TENNIS – Di Daniele Azzolini
US OPEN. C’è un “modello Vinci”, e non lo sapeva nemmeno lei, la Roberta. Evitiamo di definirlo “Codice”, per non scivolare nella più deprimente banalità. Piuttosto, uno stile. Un’impronta. Certo più di un’illuminazione. Potrebbe diventare persino un brevetto.
Agli americani piace da matti, anche perché c’è chi si è preso la briga, in questi giorni di tennis, di semplificarlo e proporlo in patinato sulle riviste, come decalogo morale: essere se stessi, vincendo da persone normali; essere felici di quello che siete e ottenere il massimo dal vostro modo di essere. Non più il “Winning Ugly”, il vincere sporco dell’ex agitatore di menti Brad Gilbert, semmai una sorta di “Winning Soft”: farlo con quella morbidezza che implica il volersi bene ed evita qualsiasi volontà di sopraffazione altrui. Di fatto, un compendio che somma molte delle aspirazioni attuali di un popolo stanco di parole d’ordine eccitate, di aggressività, di avvocati minacciosi, di finanza alla cocaina. Roberta, nel tennis, sembra abbia dato un volto a questi desideri di rinascita. Lo ha fatto con un sorriso in più, con il suo stile italiano, per vie del tutto naturali. E senza sapere di farlo.
Così, se fosse possibile decidere attraverso un sondaggio i nomi delle due finaliste di questa edizione degli Open, gli americani voterebbero lei e Serena, per ritrovarle di nuovo in campo, e rivivere da capo le emozioni di un anno fa. Ancora loro, per capire se in dodici mesi la Williams è riuscita a scrollarsi di dosso la superbia che finì per tradirla, e cogliere il messaggio che l’italiana le consegnò in semifinale. Ma non è così che accade nel tennis, dunque Roberta alla sua finale dovrà arrivarci da sola, se davvero la vorrà. E sarà un percorso talmente accidentato da rischiare non uno, ma mille capitomboli. C’è però una novità, un fatto che non era previsto in alcun pronostico. Roberta è nei quarti di finale, ed è la quarta volta in questo torneo, in tutta evidenza il più affine al suo tennis. Ha messo alle spalle la tedesca Friedsam, la statunitense McHale, ancora una tedesca, la Witthoeft, ieri l’ucraina Lesia Tsurenko. Persino il dolore al tendine ha tenuto a bada, anestetizzato dall’adrenalina che le dona un piglio corsaro, e la fa sentire di nuovo in missione verso una meta che non ha precisi contorni, salvo quelli di sentirsi di nuovo protagonista, forse per l’ultima volta. Ed è a due vittorie da una nuova finale.
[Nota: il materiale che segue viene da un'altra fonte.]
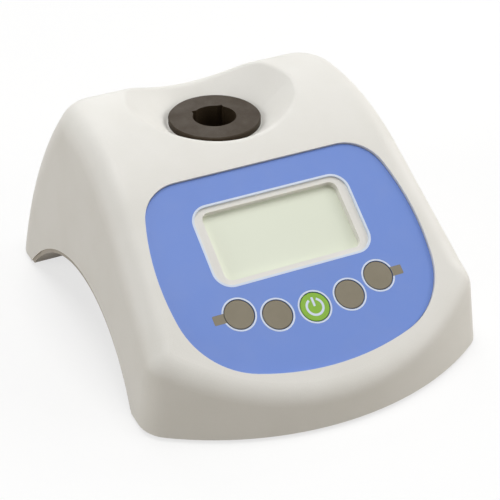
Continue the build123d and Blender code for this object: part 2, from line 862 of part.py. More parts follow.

Il match con la Tsurenko si è giocato in un set, il primo. Roberta lo ha vinto in un tie break spinoso, e solo perché più dell’avversaria ha saputo gestire le risorse e pianificare le mosse. C’era da tenere duro, e lo ha fatto. I colpi le uscivano privi di forza, ma ha puntato il fuoco sulle parti scoperte dell’avversaria, sul dritto che è quasi sempre svolazzante, e ha immagazzinato i punti che servivano. Il resto, nella seconda frazione, è venuto da sé. Lì Roberta ha persino ritrovato servizio e frustate di dritto. Ma quel che conta è che ha vinto con l’intelligenza. Quella dote che finirà per farla adottare dai newyorchesi stanchi di una società così aspra. Winning Soft, cara Roberta. Puoi scriverci un libro.